The problem with having been in abusive relationships is that unfortunately you’re not the same person afterward as you were before. So, for example, you know how you used to be trusting and sweet? Well, you’re not anymore. And it’s damn sure hard to get it back. The other problem is I don’t know when to break up anymore. Or when to keep on trying because you’ve got a great catch and everyone needs some work, “no one is perfect.” I don’t know what to do anymore when we fight. Do we break up? Because I don’t want to be dragged into an abusive relationship where I’m being used or do I keep on fighting for this because it’s a decent person this time? Is there something wrong with me that I can’t decide? I can’t distinguish what is going on in the present situation? Is it the same thing that was happening 5 years ago? Or is it completely different?

 

Just like my abusive dad my abusive ex’s effect on me has lasted long after the breakup.

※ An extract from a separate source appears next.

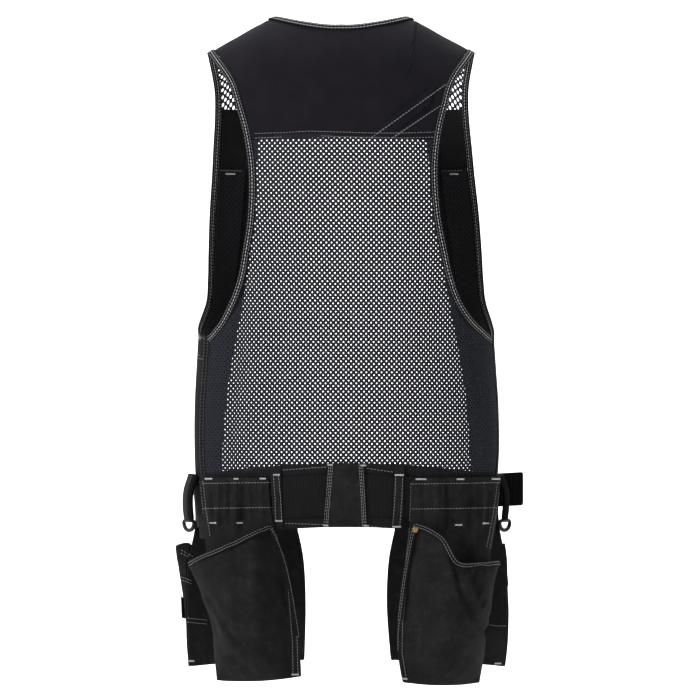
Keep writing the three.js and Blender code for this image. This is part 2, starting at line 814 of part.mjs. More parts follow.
function beltSheet(end, top, height, rows, inner, outer) {
  const point = (u, v) => {
    const angle = mix(-end, end, u);
    return onBody(angle, beltTop(angle) - top - v * height);
  };
  return sheet(point, anglePlaces(-end, end), rows, inner, outer);
}

const bandEnd = angleAt(frontOpening, -shoulderToBelt, true);
const halfBand = waistbandThickness / 2;
add("waistband", beltSheet(bandEnd, 0, waistbandHeight, 2, -halfBand, halfBand), yokeBlack, 0.9);

const claspEnd = angleAt(buckleWidth / 2 + curvedSeamGap, -shoulderToBelt - beltMiddle, true);
const webbing = beltSheet(claspEnd, webbingTop, beltWidth, 2, webbingInner, webbingOuter);
add("belt_webbing", webbing, webbingBlack, 0.8);

// A strip sewn to the waistband above and below the belt, which passes under it.
function overStrip(middle, width, flare) {
  const at = (x) => Math.sign(x) * angleAt(x, -shoulderToBelt - beltMiddle, false);
  const from = at(middle - width / 2);
  const to = at(middle + width / 2);
  const point = (u, v) => {
    const spread = 1 + (flare * v) / width;
    const angle = mix(from, to, 0.5 + (u - 0.5) * spread);
    return onBody(angle, beltTop(angle) - v * waistbandHeight);
  };
  const rise = (u, v) => {
    const inFromEdge = Math.min(v, 1 - v) * waistbandHeight;
    return mix(webbingInner, overBelt, ease(inFromEdge / webbingTop / 0.6 - 0.5));
  };
  const rows = [0, 0.05, 0.1, 0.16, 0.5, 0.84, 0.9, 0.95, 1];
  return sheet(point, anglePlaces(from, to), rows, rise, (u, v) => rise(u, v) + clothThickness);
}
add("centre_patch", overStrip(0, patchWidth, patchFlare), pocketBlack, 0.9);
add("belt_loop_left", overStrip(-loopLeft, loopWidth, 0), pocketBlack, 0.9);
add("belt_loop_right", overStrip(loopRight, loopWidth, 0), pocketBlack, 0.9);

// The closed clasp at the front, between the belt's two ends.
function buckle() {
  const w = buckleWidth / 2;
  const h = buckleHeight / 2;
  const outline = new THREE.Shape();
  outline.moveTo(-w + buckleCorner, -h);
  outline.lineTo(w - buckleCorner, -h);
  outline.quadraticCurveTo(w, -h, w, -h + buckleCorner);
  outline.lineTo(w, h - buckleCorner);
  outline.quadraticCurveTo(w, h, w - buckleCorner, h);
  outline.lineTo(-w + buckleCorner, h);
  outline.quadraticCurveTo(-w, h, -w, h - buckleCorner);
  outline.lineTo(-w, -h + buckleCorner);
  outline.quadraticCurveTo(-w, -h, -w + buckleCorner, -h);
  const body = new THREE.ExtrudeGeometry(outline, {
    depth: buckleThickness - 2 * buckleBevel,
    bevelThickness: buckleBevel,
    bevelSize: buckleBevel,
    bevelOffset: -buckleBevel,
    bevelSegments: 1,
    curveSegments: 3,
  });
  body.deleteAttribute("uv");
  body.deleteAttribute("normal");
  const middle = onBody(Math.PI, beltTop(Math.PI) - beltMiddle);
  body.translate(0, 0, buckleBevel - buckleThickness / 2);
  body.rotateX(quarterTurn);
  body.translate(middle.x, middle.y + webbingInner + beltThickness / 2, middle.z);
  body.computeVertexNormals();
  return body;
}
add("buckle", buckle(), plasticBlack, 0.45);

// The belt's free end: round the front over the right pocket's top, then straight off to the side.
function beltTail() {
  const clear = overBelt + pocketCloth + gatherDepth + 2 * curvedSeamGap;
  const steps = 8;
  const straight = [0.35, 0.7, 1];
  const total = steps + straight.length;
  const places = [];
  for (let k = 0; k <= steps; k += 1) {
    const angle = mix(tailStart, tailLeaves, k / steps) * degree;
    const z = beltTop(angle) - beltMiddle;
    const normal = bodyNormal(angle, z).setZ(0).normalize();
    const point = onBody(angle, z).addScaledVector(normal, k === 0 ? overBelt : clear);
    point.z += (tailRise * k) / total;
    places.push({ point, normal, across: new THREE.Vector3(0, 0, 1) });
  }
  const last = places[steps];
  const along = last.point.clone().sub(places[steps - 1].point).setZ(0).normalize();
  straight.forEach((share, k) => {
    const point = last.point.clone().addScaledVector(along, tailLength * share);
    point.z += (tailRise * (k + 1)) / total;
    places.push({ point, normal: last.normal, across: last.across });
  });
  return band(places, -tailWidth / 2, tailWidth / 2, 0, beltThickness);
}
add("belt_tail", beltTail(), webbingBlack, 0.8);

// The tool holders at the sides: a strap down over the belt and a ring in its end.
function strapPlace(side, out, z) {
  const angle = side * (side < 0 ? strapTurnLeft : strapTurnRight) * degree;
  const top = beltTop(angle);
  const normal = bodyNormal(angle, top).setZ(0).normalize();
  const skin = waistbandThickness / 2 + layerGap;
  return { point: onBody(angle, top).addScaledVector(normal, skin + out).setZ(top - z), normal };
}

function sideStrap(side) {
  const half = sideStrapThickness / 2;
  const path = strapRows.map((row) => strapPlace(side, row.out, row.down * sideStrapLength).point);
  const curve = new THREE.CatmullRomCurve3(path);
  const across = new THREE.Vector3(0, 0, 1).cross(strapPlace(side, 0, 0).normal);
  const steps = 12;
  const places = Array.from({ length: steps + 1 }, (_, k) => {
    const normal = curve.getTangent(k / steps).cross(across).normalize();
    return { point: curve.getPoint(k / steps), normal, across };
  });
  return band(places, -sideStrapWidth / 2, sideStrapWidth / 2, -half, half);
}

function dRing(side) {
  const out = strapRows[strapRows.length - 1].out;
  const centre = strapPlace(side, out, sideStrapLength + seamGap + ringWire / 2).point;
  const z = centre.z;
  const turn = ringTurn * degree;
  const wide = new THREE.Vector3(side * Math.cos(turn), Math.sin(turn), 0);
  const flat = new THREE.Vector3(0, 0, 1).cross(wide).normalize();
  const reach = (ringWidth - ringWire) / 2;
  const outline = [
    [-reach, 0],
    [0, 0],
    [reach, 0],
  ];
  const steps = 8;
  for (let k = 1; k < steps; k += 1) {
    const angle = (k / steps) * 2 * quarterTurn;
    outline.push([reach * Math.cos(angle), -ringHeight * Math.sin(angle) ** 0.8]);
  }
  const points = outline.map(([a, b]) => centre.clone().addScaledVector(wide, a).setZ(z + b));
  const sides = 6;
  const sections = points.map((point, k) => {
    const before = points[(k + points.length - 1) % points.length];
    const after = points[(k + 1) % points.length];
    const inward = after.clone().sub(before).cross(flat).normalize();
    return Array.from({ length: sides }, (_, i) => {
      const angle = (i / sides) * 4 * quarterTurn;
      return point
        .clone()
        .addScaledVector(flat, (ringWire / 2) * Math.cos(angle))
        .addScaledVector(inward, (ringWire / 2) * Math.sin(angle));
    });
  });
  return loft(sections, true);
}

for (const [hand, edges] of Object.entries(clothEdges)) {
  add(`side_strap_${hand}`, sideStrap(edges.side), webbingBlack, 0.6);
  add(`d_ring_${hand}`, dRing(edges.side), plasticBlack, 0.4);
}

// A hanging pocket's panel: it follows the belt at its top and hangs flatter below.
function pocketPanel(pocket) {
  const { side, rows, front } = pocket;
  const halfWaist = waistWidth / 2;
  const depth = front ? -waistFront : waistBack;
  const topZ = -shoulderToBelt - pocketTop;
  const from = angleAt(rows[0].inner * halfWaist, topZ, front);
  const to = pocket.turn * degree;
  const column = (v, name) => read(rows, "down", v, name);
  return (u, v) => {
    const z = topZ - v * pocket.height * (1 - pocket.slant * (1 - u) ** 2);
    const held = Math.max(z, topZ - waistbandHeight);
    const angle = side * mix(from, to, u);
    const normal = bodyNormal(angle, held).setZ(0).normalize();
    const belt = onBody(angle, held).addScaledVector(normal, overBelt + halfPocket).setZ(z);
    const x = side * halfWaist * mix(column(v, "inner"), column(v, "outer"), u);
    const bow = Math.sign(depth) * pocket.bow * Math.sin(Math.PI * u);
    const y = -depth * mix(column(v, "innerOut"), column(v, "outerOut"), u) - bow;
    const point = belt.lerp(new THREE.Vector3(x, y, z), ease((v - 0.12) / 0.32));
    const fold = 0.5 - 0.5 * Math.cos(4 * quarterTurn * pocket.gathers * u);
    const along = ease(v / 0.12) * (1 - ease((v - 0.42) / 0.2));
    return point.addScaledVector(normal, gatherDepth * fold * along);
  };
}

// The pouch on a panel: closed at the panel's sides and foot, open at its mouth.
function pocketPouch(pocket, panel) {
  const swingPeak = 0.75 ** 3 * 0.25;
  const { fold } = pocket;
  return (u, v) => {
    const down = mix(read(pocket.mouth, "across", u, "down"), 1, v);
    const swing = (read(pouchRows, "down", v, "swing") * pocket.swing * u ** 3 * (1 - u)) / swingPeak;
    const across = pocket.from + (u + swing) * pocket.span;
    const rise = Math.max(u - sewnStrip, 0) / (1 - sewnStrip);
    const crown = Math.max(Math.sin(Math.PI * rise), 0) ** 0.75;
    const valley = Math.exp(-(((u - fold.from - fold.slope * v) / fold.width) ** 2));
    const creased = fold.depth * valley * (1 - ease((v - 0.4) / 0.25));
    const out = crown * (pocket.bulge * read(pouchRows, "down", v, "bulge") - creased);
    const edge = clamp(across, 0, 1);
    const point = panel(edge, down);
    const chord = panel(1, down).sub(panel(0, down)).setZ(0);
    point.addScaledVector(chord, across - edge);
    const normal = new THREE.Vector3(-chord.y, chord.x, 0).normalize();
    if (normal.y * point.y < 0) normal.negate();
    return point.addScaledVector(normal, Math.max(out, 0) + pocketCloth + pouchGap);
  };
}

for (const [name, pocket] of Object.entries(pockets)) {
  const panel = pocketPanel(pocket);
  const pouch = pocketPouch(pocket, panel);
  const [place, hand] = name.split("_");
  const panelGrid = pocket.front ? [8, 7] : [12, 8];
  const pouchGrid = pocket.front ? [10, 7] : [14, 10];
  const back = sheet(panel, ...panelGrid, -halfPocket, halfPocket);
  add(`${place}_pocket_back_${hand}`, back, pocketBlack, 0.92);
  const bag = sheet(pouch, ...pouchGrid, -halfPocket, halfPocket);
  add(`${place}_pouch_${hand}`, bag, pocketBlack, 0.92);
}

// The narrow tool holder at the outer edge of the left front pocket, with its small flap.
const toolPouch = pocketPouch(toolPocket, pocketPanel(toolPocket));
add("tool_pocket_left", sheet(toolPouch, 8, 6, -halfPocket, halfPocket), pocketBlack, 0.92);

function toolFlap() {
  const point = (u, v) => toolPouch(mix(0.5, 0.9, u), mix(0.42, 0.6, v));
  const inner = (u, v) => halfPocket + layerGap + 2 * v;
  return sheet(point, 4, 3, inner, (u, v) => inner(u, v) + flapThickness);
}
add("tool_flap_left", toolFlap(), pocketBlack, 0.9);

// The rivet at the inner end of the right pouch's mouth.
function pocketRivet() {
  const panel = pocketPanel(pockets.rear_right);
  const pouch = pocketPouch(pockets.rear_right, panel);
  const place = { across: 0.042, down: 0.04 };
  const point = pouch(place.across, place.down);
  const normal = outwardNormal(pouch, place.across, place.down, 1);
  if (normal.y > 0) normal.negate();
  const radius = rivetDiameter / 2;
  const profile = [
    new THREE.Vector2(0, 0),
    new THREE.Vector2(radius, 0),
    new THREE.Vector2(radius, rivetHeight * 0.4),
    new THREE.Vector2(radius * 0.6, rivetHeight),
    new THREE.Vector2(0, rivetHeight),
  ];
  const head = new THREE.LatheGeometry(profile, 12);
  head.deleteAttribute("uv");
  head.deleteAttribute("normal");
  head.applyQuaternion(new THREE.Quaternion().setFromUnitVectors(new THREE.Vector3(0, 1, 0), normal));
  const seat = point.addScaledVector(normal, halfPocket + rivetSeat);
  head.translate(seat.x, seat.y, seat.z);
  head.computeVertexNormals();
  return head;
}
add("pocket_rivet", pocketRivet(), brass, 0.35, 0.9);

export default vest;
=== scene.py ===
import math

import bmesh
import bpy
import numpy as np
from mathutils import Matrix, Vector, noise
from mathutils.bvhtree import BVHTree


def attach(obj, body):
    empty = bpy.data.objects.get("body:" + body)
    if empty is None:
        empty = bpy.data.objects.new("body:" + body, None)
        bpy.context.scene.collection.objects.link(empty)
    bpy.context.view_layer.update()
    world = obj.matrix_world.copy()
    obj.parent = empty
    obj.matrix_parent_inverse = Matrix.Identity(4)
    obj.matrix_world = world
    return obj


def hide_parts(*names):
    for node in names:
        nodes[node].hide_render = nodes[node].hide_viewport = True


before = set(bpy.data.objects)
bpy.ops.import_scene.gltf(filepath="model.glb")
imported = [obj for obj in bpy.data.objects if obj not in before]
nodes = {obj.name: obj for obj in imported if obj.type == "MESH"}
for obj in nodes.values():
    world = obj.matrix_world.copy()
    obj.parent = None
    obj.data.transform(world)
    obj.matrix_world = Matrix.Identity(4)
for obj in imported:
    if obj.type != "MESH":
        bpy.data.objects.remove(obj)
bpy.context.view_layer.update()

# The room: a pale floor that curves up into a backdrop, soft light from large panels, and the camera
# straight behind the vest at half its height.
PHOTO_WIDE = 700
FOCAL = 3478
EYE_HEIGHT = -0.368
eye = Vector((0.0046, -4.1, EYE_HEIGHT))
camera_data = bpy.data.cameras.new("photo_camera")
camera_data.sensor_width = 36
camera_data.lens = FOCAL / PHOTO_WIDE * 36
camera_data.clip_end = 60
camera = bpy.data.objects.new("photo_camera", camera_data)
camera.location = eye
camera.rotation_euler = (math.radians(90), 0, 0)
bpy.context.collection.objects.link(camera)
bpy.context.scene.camera = camera

world = bpy.data.worlds.new("studio")
world.use_nodes = True
world.node_tree.nodes["Background"].inputs["Color"].default_value = (1, 1, 1, 1)
world.node_tree.nodes["Background"].inputs["Strength"].default_value = 0.42
bpy.context.scene.world = world
bpy.context.scene.view_settings.view_transform = "Standard"


def light(name, place, aim, size, watts):
    data = bpy.data.lights.new(name, "AREA")
    data.shape, data.size, data.energy = "SQUARE", size, watts
    lamp = bpy.data.objects.new(name, data)
    lamp.location = place
    lamp.rotation_euler = (Vector(aim) - Vector(place)).to_track_quat("-Z", "Y").to_euler()
    bpy.context.collection.objects.link(lamp)


light("key", (-2.3, -1.9, 1.5), (0, 0, -0.4), 0.9, 92)
light("fill", (2.4, -2.4, 0.5), (0, 0, -0.4), 1.6, 14)
light("front", (0.5, 3.0, 2.6), (0, 0, -0.4), 1.8, 34)
light("wall", (0, 2.2, 4.2), (0, 6.0, -0.5), 4.0, 620)


def new_object(name, points, faces, smooth=True):
    mesh = bpy.data.meshes.new(name)
    mesh.from_pydata([tuple(p) for p in points], [], [tuple(f) for f in faces])
    mesh.polygons.foreach_set("use_smooth", [smooth] * len(mesh.polygons))
    mesh.update()
    made = bpy.data.objects.new(name, mesh)
    bpy.context.collection.objects.link(made)
    return made


def grid_faces(rows, columns):
    return [
        (j * columns + i, j * columns + i + 1, (j + 1) * columns + i + 1, (j + 1) * columns + i)
        for j in range(rows - 1) for i in range(columns - 1)
    ]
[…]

I even moved thousands of miles away. And yet his imprint is still on my mind. I have yet to heal completely from his scars, no matter how deep I’ve buried them. And the more I uncover the more work I realize I still need to do. It’s absolutely discouraging. And infuriating. Somehow dating a man for eleven months and then being stalked for another twelve has totally undermined my trust in my thinking. Not only that, but it actually has reinforced the messages that I received as a child which were harsh, oppressive, and left me extremely confused as to my own goodness and self-worth. I was the toughest, saddest five year-old girl you’ve ever seen.

 

I know it is extremely hard for me to let someone in and to trust all over again. I told myself then that I would never let anyone hurt me like that ever. I would never be that vulnerable. They wouldn’t have the power. So, how do I make sure I stand up for myself and still open up my heart? More importantly, how do I let a gentle soul love me as much as he wants to? I don’t know. I know I’m terrified. But I will keep trying. And I will keep fighting to have myself. All of myself.